» Goal: Identify the lines that include the word "Vector", then copy all of them.

» Data excerpt:
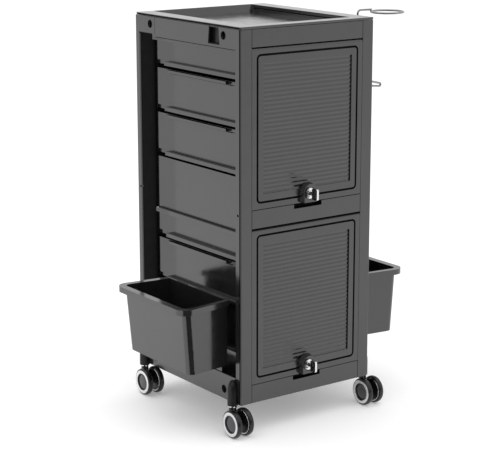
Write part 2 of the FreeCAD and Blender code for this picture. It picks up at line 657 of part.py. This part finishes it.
def hangers():
    """The plates on the skirts that the bins hook over, two on each side."""
    plates = [block(side_span(sign, "hanger_low", "hanger_high"), (y, f"{y} + hook_length"),
                    ("skirt_top", "hanger_top"))
              for sign in SIDES.values() for y in ("hook_front", "hook_back")]
    return grouped(*plates)


def wheel_outline():
    """Half section of a wheel: tread rounded at both edges, and a sunken outer cap."""
    radius, half = "wheel_radius", "wheel_width / 2"
    return [("axle_radius + wheel_clearance", f"-({half})"), (f"{radius} - 4", f"-({half})"),
            (f"{radius} - 1.2", f"-({half}) + 1.2"), (radius, f"-({half}) + 4"),
            (radius, f"{half} - 4"), (f"{radius} - 1.2", f"{half} - 1.2"),
            (f"{radius} - 4", half), ("wheel_cap_radius", half),
            ("wheel_cap_radius - 0.8", f"{half} - wheel_cap_sink"),
            ("axle_radius + wheel_clearance", f"{half} - wheel_cap_sink")]


def caster(name, sign, stem_y):
    """Swivel body, axle and two wheels of one caster, trailing towards the front."""
    stem_x = side_x(sign, "-stem_out")
    axle_y = f"{stem_y} - caster_trail"
    axle_z = "wheel_radius - ground_clearance"
    stem = turned([("0", "neck_bottom"), ("neck_radius", "neck_bottom"),
                   ("neck_radius", "socket_bottom - collar_height - 0.6"),
                   ("stem_radius", "socket_bottom - collar_height - 0.6"),
                   ("stem_radius", "stem_top"), ("0", "stem_top")])
    placed(stem, stem_x, stem_y, 0)
    arm_x = (f"{stem_x} - arm_half", f"{stem_x} + arm_half")
    arm = block(arm_x, (axle_y, f"{stem_y} + 5"), ("neck_bottom - 10", "neck_bottom + 2"))
    hub = rod("x", (arm_x[0], axle_y, axle_z), "arm_radius", "2 * arm_half")
    bore = rod("x", (f"{stem_x} - 20", axle_y, axle_z), "axle_radius", "40")
    finish(f"caster_body_{name}", without(fused(stem, arm, hub), bore))
    reach = "(wheel_gap / 2 + wheel_width - wheel_cap_sink - 0.5)"
    finish(f"axle_{name}", rod("x", (f"{stem_x} - {reach}", axle_y, axle_z), "axle_radius",
                               f"2 * {reach}"))
    for side, turn in (("left", -1), ("right", 1)):
        wheel = placed(turned(wheel_outline()),
                       f"{stem_x} + {turn} * (wheel_gap + wheel_width) / 2", axle_y, axle_z,
                       Rotation(Vector(0, 1, 0), 90 * turn))
        finish(f"wheel_{name}_{side}", wheel)


def caster_sockets():
    """The four bullet-shaped sockets, each bored for a caster's stem."""
    sockets = []
    for sign in SIDES.values():
        for y in STEM_PLACES:
            bullet = placed(turned(socket_outline()), side_x(sign, "-stem_out"), y, 0)
            bore = rod("z", (side_x(sign, "-stem_out"), y, "socket_bottom - 1"),
                       "stem_radius + stem_clearance", "stem_top - socket_bottom + 2")
            sockets.append(without(bullet, bore))
    return grouped(*sockets)


def collars():
    """The bright collars under the sockets."""
    rings = [placed(turned([("stem_radius + 0.2", "socket_bottom - collar_height"),
                            ("collar_radius", "socket_bottom - collar_height"),
                            ("collar_radius", "socket_bottom"),
                            ("stem_radius + 0.2", "socket_bottom")]),
                    side_x(sign, "-stem_out"), y, 0)
             for sign in SIDES.values() for y in STEM_PLACES]
    return grouped(*rings)


def screws():
    """Screws at the bottom of the side recesses and in the posts, one group."""
    heads = []
    for sign in SIDES.values():
        for y, z in SCREW_RECESSES:
            outer = "screw_recess_depth - screw_head_height" if sign < 0 else "screw_recess_depth"
            heads.append(rod("x", (side_x(sign, outer), y, z),
                             "screw_recess_radius - screw_head_gap", "screw_head_height"))
        for y in POST_SCREWS:
            foot = "post_screw_inset - post_screw_sink"
            outer = f"{foot} - post_head_height" if sign < 0 else foot
            heads.append(rod("x", (side_x(sign, outer), y, "post_screw_height"),
                             "post_screw_radius - post_head_gap", "post_head_height"))
    return grouped(*heads)


def hinge_pins():
    """The four pins that the doors turn on, held in the posts."""
    pins = []
    for sign in SIDES.values():
        inset = "post_width - pin_in_post" if sign < 0 else "post_width + seam + pin_in_door - 1"
        pins += [rod("x", (side_x(sign, inset), "door_thickness / 2", z), "pin_radius",
                     "pin_in_post + seam + pin_in_door - 1") for z in HINGE_HEIGHTS]
    return grouped(*pins)


def holder_sockets():
    """The two wedge-shaped cups in the top rails."""
    cups = [without(holder_socket_block(sign, 0, "-cup_sink"),
                    holder_socket_block(sign, "cup_wall", "past"))
            for sign in SIDES.values()]
    return grouped(*cups)


def dryer_ring():
    """The ring for a hair dryer and the wire arm that carries it."""
    riser_x = side_x(1, "-riser_out")
    arm_z = "ring_z + 2 * wire_radius - 0.6"
    arm = bent_wire([(side_x(1, "arm_inset"), "riser_y", "riser_low"),
                     (riser_x, "riser_y", "riser_low"), (riser_x, "riser_y", arm_z),
                     ("ring_x - ring_radius * 0.55", "ring_y + ring_radius * 0.83", arm_z)],
                    "bend_radius")
    ring = doc.addObject("Part::Torus", "Ring")
    ring.setExpression("Radius1", bind("ring_radius"))
    ring.setExpression("Radius2", bind("wire_radius"))
    for axis, place in zip("xyz", ("ring_x", "ring_y", "ring_z")):
        ring.setExpression(f"Placement.Base.{axis}", bind(place))
    return fused(ring, arm)


def dryer_ring_plug():
    """The wedge that pushes into the right-hand socket and grips the wire."""
    wedge = holder_socket_block(1, "cup_wall + plug_gap", "plug_head")
    bore = rod("x", (side_x(1, "arm_inset"), "riser_y", "riser_low"), "wire_radius", "riser_out")
    return without(wedge, bore)


def cord_hook():
    """The small wire staple on the right front post."""
    near, far = side_x(1, "wall"), side_x(1, "-cord_hook_out")
    staple = bent_wire([(near, "cord_hook_y", "cord_hook_low"),
                        (far, "cord_hook_y", "cord_hook_tip_low"),
                        (far, "cord_hook_y", "cord_hook_tip_high"),
                        (near, "cord_hook_y", "cord_hook_high")], "hook_bend_radius")
    post = block(side_span(1, 0, "post_width"), (0, "post_depth"),
                 ("cord_hook_low - post_depth", "cord_hook_high + post_depth"))
    return without(staple, post)


SCREW_RECESSES = [("322.8", "749.4"), ("57.6", "749.4"), ("59", "20.9"), ("319", "20.9")]
POST_SCREWS = ("post_screw_place", "body_depth - post_screw_place")
STEM_PLACES = ("stem_inset", "body_depth - stem_inset")
HINGE_HEIGHTS = [hinge_height(top) for low, top in DOORS.values()]


def build():
    left = finish("side_frame_left", side_frame())
    right = mirrored(left)
    right.Label = "side_frame_right"
    subparts["side_frame_right"] = right
    finish("top_tray", tray())
    finish("top_rail", plain_rail("top_rail_bottom", "rail_top", False))
    finish("middle_rail", plain_rail("middle_rail_low", "middle_rail_high", True))
    finish("bottom_rail", plain_rail(0, "bottom_rail_high", True))
    for name, (z_low, z_high) in DOORS.items():
        finish(f"{name}_door", door(z_low, z_high))
        finish(f"{name}_lock_boss", lock_boss(z_low))
        lock_pieces(name, z_low)
    finish("hinge_pins", hinge_pins())
    finish("upper_tub", tub("upper_tub_low", "upper_tub_high", "upper_tub_flange", "upper_tub_lip"))
    finish("lower_tub", tub("lower_tub_low", "lower_tub_high", "lower_tub_flange", "lower_tub_lip"))
    finish("divider_box", divider())
    half = f"({HALF_WIDTH} - recess_depth)"
    finish("base_box", without(
        block((f"-{half}", half), ("inner_front", "inner_back"), ("base_box_low", "base_box_high")),
        block((f"-({half} - drawer_wall)", f"{half} - drawer_wall"),
              ("inner_front + drawer_wall", "inner_back - drawer_wall"),
              ("base_box_low + drawer_wall", "base_box_high + past"))))
    finish("base_plate", block((f"-({HALF_WIDTH} - wall - 12)", f"{HALF_WIDTH} - wall - 12"),
                               ("inner_front", "inner_back"), (0, "base_plate_thickness")))
    back_half = f"({HALF_WIDTH} - back_post_width)"
    finish("back_panel", block((f"-{back_half}", back_half), ("back_panel_front", "back_panel_back"),
                               (0, "rail_top")))
    for name, low in DRAWERS.items():
        finish(name, drawer(low))
    finish("drawer_runners", runners())
    left_bin = finish("side_bin_left", side_bin())
    right_bin = mirrored(left_bin)
    right_bin.Label = "side_bin_right"
    subparts["side_bin_right"] = right_bin
    finish("bin_hangers", hangers())
    finish("caster_sockets", caster_sockets())
    finish("caster_collars", collars())
    for side, sign in SIDES.items():
        for end, y in zip(("front", "back"), STEM_PLACES):
            caster(f"{end}_{side}", sign, y)
    finish("side_screws", screws())
    finish("holder_sockets", holder_sockets())
    finish("dryer_ring", dryer_ring())
    finish("dryer_ring_plug", dryer_ring_plug())
    finish("cord_hook", cord_hook())


def export():
    """Checks every object and writes each sub-part to its own file."""
    doc.recompute()
    for item in doc.Objects:
        if "Invalid" in item.State or "Error" in item.State:
            raise RuntimeError(f"{item.Label} failed: {item.State}")
    os.makedirs("parts", exist_ok=True)
    for label, item in subparts.items():
        shape = item.Shape
        if shape.isNull() or not shape.isValid() or not shape.Solids:
            raise RuntimeError(f"{label} has no valid shape")
        shape.exportStep(f"parts/{label}.step")
    print(len(subparts), "sub-parts written")


build()
export()
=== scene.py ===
"""Looks of the rolling salon trolley: charcoal and black moulded plastic, chrome trim,
rounded edges on every moulding, and a soft white studio."""
import json
import math

import bmesh
import bpy
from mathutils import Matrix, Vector


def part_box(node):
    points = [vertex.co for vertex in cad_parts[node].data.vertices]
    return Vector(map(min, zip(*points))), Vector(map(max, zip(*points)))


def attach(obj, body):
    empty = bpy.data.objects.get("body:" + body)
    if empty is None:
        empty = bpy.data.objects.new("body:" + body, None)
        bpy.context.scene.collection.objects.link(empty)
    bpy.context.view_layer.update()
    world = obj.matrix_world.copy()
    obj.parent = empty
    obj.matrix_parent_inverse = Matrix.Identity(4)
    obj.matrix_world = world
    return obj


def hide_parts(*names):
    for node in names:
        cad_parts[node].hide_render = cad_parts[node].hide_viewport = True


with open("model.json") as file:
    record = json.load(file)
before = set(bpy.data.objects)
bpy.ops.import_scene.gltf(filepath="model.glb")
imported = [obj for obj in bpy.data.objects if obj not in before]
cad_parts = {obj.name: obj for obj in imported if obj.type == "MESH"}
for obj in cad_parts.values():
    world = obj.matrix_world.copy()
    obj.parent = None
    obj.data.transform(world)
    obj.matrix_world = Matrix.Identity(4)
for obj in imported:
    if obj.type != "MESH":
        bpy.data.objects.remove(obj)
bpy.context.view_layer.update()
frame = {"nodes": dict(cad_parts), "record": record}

MM = 0.001
SHARP_ANGLE = math.radians(28)
TURNED_SHARP_ANGLE = math.radians(35)
TURNED_STEPS = 72

CABINET_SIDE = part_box("top_tray")[1].x
CABINET_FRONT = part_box("top_tray")[0].y
CABINET_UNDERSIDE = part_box("bottom_rail")[0].z


def in_cabinet(point):
    """A point in millimetres of the cabinet's own frame: X from the middle plane, Y from
    the front face, Z from the underside."""
    x, y, z = point
    return x / MM, (y - CABINET_FRONT) / MM, (z - CABINET_UNDERSIDE) / MM


# Materials

def new_material(name):
    """A new material, its node tree and its Principled shader."""
    material = bpy.data.materials.new(name)
    material.use_nodes = True
    tree = material.node_tree
    return material, tree, tree.nodes["Principled BSDF"]


def object_noise(tree, scale, detail):
    """Noise in object space, the same at every pose."""
    place = tree.nodes.new("ShaderNodeTexCoord")
    noise = tree.nodes.new("ShaderNodeTexNoise")
    noise.inputs["Scale"].default_value = scale
    noise.inputs["Detail"].default_value = detail
    noise.inputs["Roughness"].default_value = 0.55
    tree.links.new(place.outputs["Object"], noise.inputs["Vector"])
    return noise.outputs["Fac"]


def spread_out(tree, noise, low, high):
    """Maps the middle part of a noise's range to a range between two numbers."""
    span = tree.nodes.new("ShaderNodeMapRange")
    span.inputs["From Min"].default_value = 0.35
    span.inputs["From Max"].default_value = 0.65
    span.inputs["To Min"].default_value = low
    span.inputs["To Max"].default_value = high
    tree.links.new(noise, span.inputs["Value"])
    return span.outputs["Result"]


def colour_between(tree, noise, low, high):
    """A colour that wanders between two greys with a noise."""
    mix = tree.nodes.new("ShaderNodeMix")
    mix.data_type = "RGBA"
    mix.inputs["A"].default_value = (*low, 1)
    mix.inputs["B"].default_value = (*high, 1)
    tree.links.new(spread_out(tree, noise, 0, 1), mix.inputs["Factor"])
    return mix.outputs["Result"]


def bump(tree, shader, noise, strength, distance):
    """Fine relief; distance is its height in metres."""
    node = tree.nodes.new("ShaderNodeBump")
    node.inputs["Strength"].default_value = strength
    node.inputs["Distance"].default_value = distance
    tree.links.new(noise, node.inputs["Height"])
    tree.links.new(node.outputs["Normal"], shader.inputs["Normal"])


def moulded(name, grey, spread, rough, grain, depth, specular):
    """Injection-moulded plastic: slow colour drift, uneven gloss and a fine spark grain."""
    material, tree, shader = new_material(name)
    low = tuple(channel * (1 - spread) for channel in grey)
    high = tuple(channel * (1 + spread) for channel in grey)
    drift = object_noise(tree, 9, 3)
    tree.links.new(colour_between(tree, drift, low, high), shader.inputs["Base Color"])
    gloss = object_noise(tree, 55, 5)
    tree.links.new(spread_out(tree, gloss, *rough), shader.inputs["Roughness"])
    bump(tree, shader, object_noise(tree, grain, 2), 0.25, depth)
    shader.inputs["Specular IOR Level"].default_value = specular
    shader.inputs["IOR"].default_value = 1.5
    return material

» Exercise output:
                       Rotation(Vector(0, 1, 0), 90 * turn))
from mathutils import Matrix, Vector
    return Vector(map(min, zip(*points))), Vector(map(max, zip(*points)))
    tree.links.new(place.outputs["Object"], noise.inputs["Vector"])